Challenge :: Of the material below, the lines to be retyped are those from the line containing "Keep writing the" through the line containing "and a grain.", inclusive; reproduce them exactly.

Dataset records ::
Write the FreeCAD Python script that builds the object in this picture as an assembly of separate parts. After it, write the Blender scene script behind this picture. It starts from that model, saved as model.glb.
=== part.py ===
==
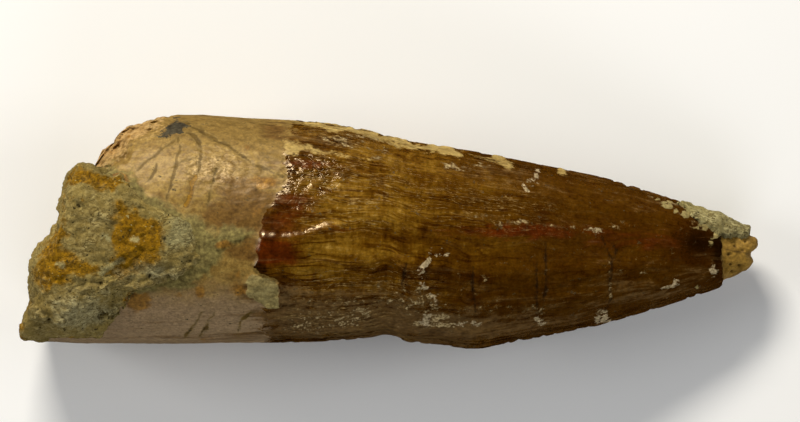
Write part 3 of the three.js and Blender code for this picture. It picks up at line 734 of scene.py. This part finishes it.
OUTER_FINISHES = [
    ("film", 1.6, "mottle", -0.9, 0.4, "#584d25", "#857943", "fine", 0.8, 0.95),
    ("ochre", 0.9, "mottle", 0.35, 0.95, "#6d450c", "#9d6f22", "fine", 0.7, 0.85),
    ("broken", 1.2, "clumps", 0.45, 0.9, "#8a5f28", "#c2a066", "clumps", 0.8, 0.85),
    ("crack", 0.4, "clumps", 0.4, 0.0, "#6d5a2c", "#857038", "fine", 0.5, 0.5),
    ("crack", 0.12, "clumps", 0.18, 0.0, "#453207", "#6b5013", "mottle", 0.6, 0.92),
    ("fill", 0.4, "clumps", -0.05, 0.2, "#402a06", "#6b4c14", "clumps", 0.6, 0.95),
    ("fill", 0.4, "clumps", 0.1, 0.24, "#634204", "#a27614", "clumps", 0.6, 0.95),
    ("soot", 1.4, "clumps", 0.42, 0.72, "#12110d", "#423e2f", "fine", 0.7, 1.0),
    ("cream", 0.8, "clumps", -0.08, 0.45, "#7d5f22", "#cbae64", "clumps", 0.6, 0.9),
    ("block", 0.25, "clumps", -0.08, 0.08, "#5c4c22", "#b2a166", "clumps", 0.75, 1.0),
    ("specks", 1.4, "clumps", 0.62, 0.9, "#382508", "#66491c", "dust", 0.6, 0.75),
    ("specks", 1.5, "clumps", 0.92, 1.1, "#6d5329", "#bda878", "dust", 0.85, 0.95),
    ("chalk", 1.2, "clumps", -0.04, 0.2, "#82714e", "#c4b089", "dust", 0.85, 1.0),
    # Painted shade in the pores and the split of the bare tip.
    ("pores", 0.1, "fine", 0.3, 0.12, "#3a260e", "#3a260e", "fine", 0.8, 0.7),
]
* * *
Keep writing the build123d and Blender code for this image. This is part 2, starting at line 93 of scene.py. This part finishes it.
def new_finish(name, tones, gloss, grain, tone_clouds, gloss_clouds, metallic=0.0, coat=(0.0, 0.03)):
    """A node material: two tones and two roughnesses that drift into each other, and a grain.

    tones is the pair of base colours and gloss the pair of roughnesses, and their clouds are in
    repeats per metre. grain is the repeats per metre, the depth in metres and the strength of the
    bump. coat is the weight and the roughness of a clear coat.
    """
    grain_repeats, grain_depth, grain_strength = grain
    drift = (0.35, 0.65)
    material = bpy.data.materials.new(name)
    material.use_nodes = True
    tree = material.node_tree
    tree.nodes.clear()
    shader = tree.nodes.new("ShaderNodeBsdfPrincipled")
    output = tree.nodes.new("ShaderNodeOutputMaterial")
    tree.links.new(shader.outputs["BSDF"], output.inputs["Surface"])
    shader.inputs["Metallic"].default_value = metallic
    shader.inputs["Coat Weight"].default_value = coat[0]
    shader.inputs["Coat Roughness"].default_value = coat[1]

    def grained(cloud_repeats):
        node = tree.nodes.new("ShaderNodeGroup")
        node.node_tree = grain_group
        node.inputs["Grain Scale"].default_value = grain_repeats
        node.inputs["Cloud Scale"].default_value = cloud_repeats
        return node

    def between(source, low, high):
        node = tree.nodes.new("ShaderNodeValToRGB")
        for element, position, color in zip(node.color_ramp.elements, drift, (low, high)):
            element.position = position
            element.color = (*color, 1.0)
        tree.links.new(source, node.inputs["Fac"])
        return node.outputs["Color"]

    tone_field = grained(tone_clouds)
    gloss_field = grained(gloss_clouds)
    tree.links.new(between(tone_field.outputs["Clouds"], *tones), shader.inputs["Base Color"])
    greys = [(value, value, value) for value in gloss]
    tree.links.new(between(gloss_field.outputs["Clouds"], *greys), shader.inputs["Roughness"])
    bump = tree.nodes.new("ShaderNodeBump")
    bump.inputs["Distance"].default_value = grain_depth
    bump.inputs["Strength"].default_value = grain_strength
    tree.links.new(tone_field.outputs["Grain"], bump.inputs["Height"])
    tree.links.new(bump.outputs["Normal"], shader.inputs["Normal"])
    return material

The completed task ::
Keep writing the build123d and Blender code for this image. This is part 2, starting at line 93 of scene.py. This part finishes it.
def new_finish(name, tones, gloss, grain, tone_clouds, gloss_clouds, metallic=0.0, coat=(0.0, 0.03)):
    """A node material: two tones and two roughnesses that drift into each other, and a grain.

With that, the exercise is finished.